Terrorists targeted the World Trade Center in 2001 not only to murder but also to destroy symbols of others' economic dominance and cultural hegemony. The Twin Towers had been briefly the tallest buildings in the world, and they were still the tallest buildings in the city that had led the race to the sky, situated in a financial district that had for several decades been considered the epicenter of American power. Naturally, from the ashes of the fallen, figurative jungle, citizens and leaders decided to build again, this time to a symbolic 1,776 feet, higher and better than the symbols now gone. Without at all reducing the significance of real lives lost, the rise of a new building would also be significant, a symbol of "life victorious," in the words of Daniel Libeskind, the site's master plan architect.

The new One World Trade Center recently became New York's tallest again, and when it is finished, it might briefly become the world's third tallest building (pending a complicated dispute about which antennae figure in the official height calculation of a skyscraper). Nine of today's top ten are between 30- and 150-degrees east of the Greenwich Prime Meridian, which is looking less like the center of world every day. In scarcely more than a decade, the world's tallest title moved from Malaysia to Taiwan to the United Arab Emirates. Four of the tallest ten skyscrapers are in China and Hong Kong (five if you count Taiwan), seven of them were completed in this century, and only two of them are expected by the Council on Tall Buildings and Urban Habitat to be among the top ten in 2020.

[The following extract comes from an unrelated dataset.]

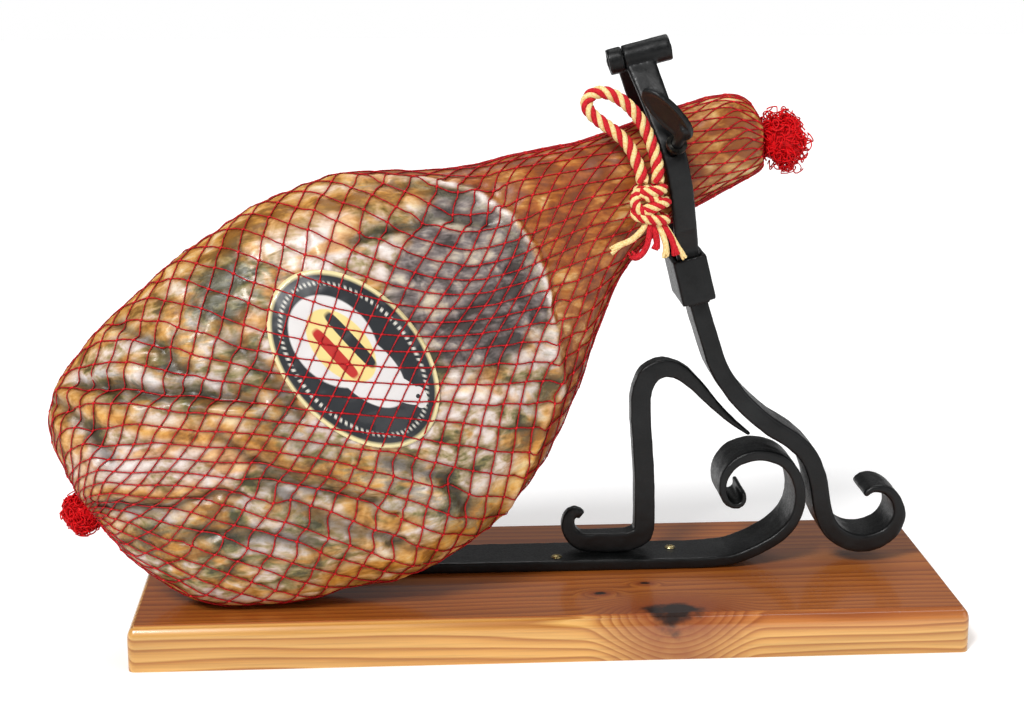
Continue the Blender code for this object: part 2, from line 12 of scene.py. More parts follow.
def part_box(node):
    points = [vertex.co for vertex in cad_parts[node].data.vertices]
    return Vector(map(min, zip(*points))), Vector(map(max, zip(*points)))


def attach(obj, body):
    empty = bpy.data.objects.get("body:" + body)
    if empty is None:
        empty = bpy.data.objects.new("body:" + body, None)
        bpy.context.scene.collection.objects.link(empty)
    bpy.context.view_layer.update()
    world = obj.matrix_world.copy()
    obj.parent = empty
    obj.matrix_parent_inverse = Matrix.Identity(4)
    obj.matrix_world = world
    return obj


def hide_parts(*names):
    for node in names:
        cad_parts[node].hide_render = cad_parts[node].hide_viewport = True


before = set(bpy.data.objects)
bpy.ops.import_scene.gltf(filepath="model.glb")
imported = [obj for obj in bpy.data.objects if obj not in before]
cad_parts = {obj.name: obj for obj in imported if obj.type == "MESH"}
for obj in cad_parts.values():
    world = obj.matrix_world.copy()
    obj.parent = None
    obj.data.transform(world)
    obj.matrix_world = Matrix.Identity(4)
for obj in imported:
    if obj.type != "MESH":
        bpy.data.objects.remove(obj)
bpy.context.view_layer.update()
random.seed(11)

millimetre = 0.001


# camera and light

view = {"place": (-0.1178, -1.5527, 0.5877), "turn": -3.428, "tip": 76.372, "roll": -0.1, "lens": 70.31}
lamps = (
    {"name": "keySun", "from": (-0.62, -0.95, 1.05), "spread": 16, "power": 2.6},
    {"name": "fillSun", "from": (1.0, -0.8, 0.5), "spread": 40, "power": 0.45},
    {"name": "topSun", "from": (0.3, 0.9, 1.6), "spread": 40, "power": 0.7},
)
room = {"light": 0.40, "mirrored": 0.13, "seen": 1.0, "floorLift": 0.2}

scene = bpy.context.scene
scene.view_settings.view_transform = "Standard"
cameraData = bpy.data.cameras.new("camera")
cameraData.lens = view["lens"]
camera = bpy.data.objects.new("camera", cameraData)
scene.collection.objects.link(camera)
camera.matrix_world = (
    Matrix.Translation(view["place"])
    @ Matrix.Rotation(math.radians(view["turn"]), 4, "Z")
    @ Matrix.Rotation(math.radians(view["tip"]), 4, "X")
    @ Matrix.Rotation(math.radians(view["roll"]), 4, "Z")
)
scene.camera = camera

for lamp in lamps:
    lampData = bpy.data.lights.new(lamp["name"], "SUN")
    lampData.energy = lamp["power"]
    lampData.angle = math.radians(lamp["spread"])
    lampObject = bpy.data.objects.new(lamp["name"], lampData)
    scene.collection.objects.link(lampObject)
    lampObject.rotation_euler = Vector(lamp["from"]).to_track_quat("Z", "Y").to_euler()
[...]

What does it all mean? A rapid shift in economic power is occurring, but we already knew that. What matters is whether the rise of emerging markets will deliver the distributive justice that capitalism has historically promised but disappointed. This redistribution of economic power might yet help us all if these miraculous markers of human achievement help us to recall some valuable lessons taught to children in every culture, in every era: that quality is more important than quantity, and substance matters more than size. On further consideration, we should prefer a beautiful building to a big one. An energy-efficient building to an enormous one. A permanent icon to a temporary one. A humane future in which looking higher and building supertall inspire innovation without envy, well-being over wealth, and peace over terror.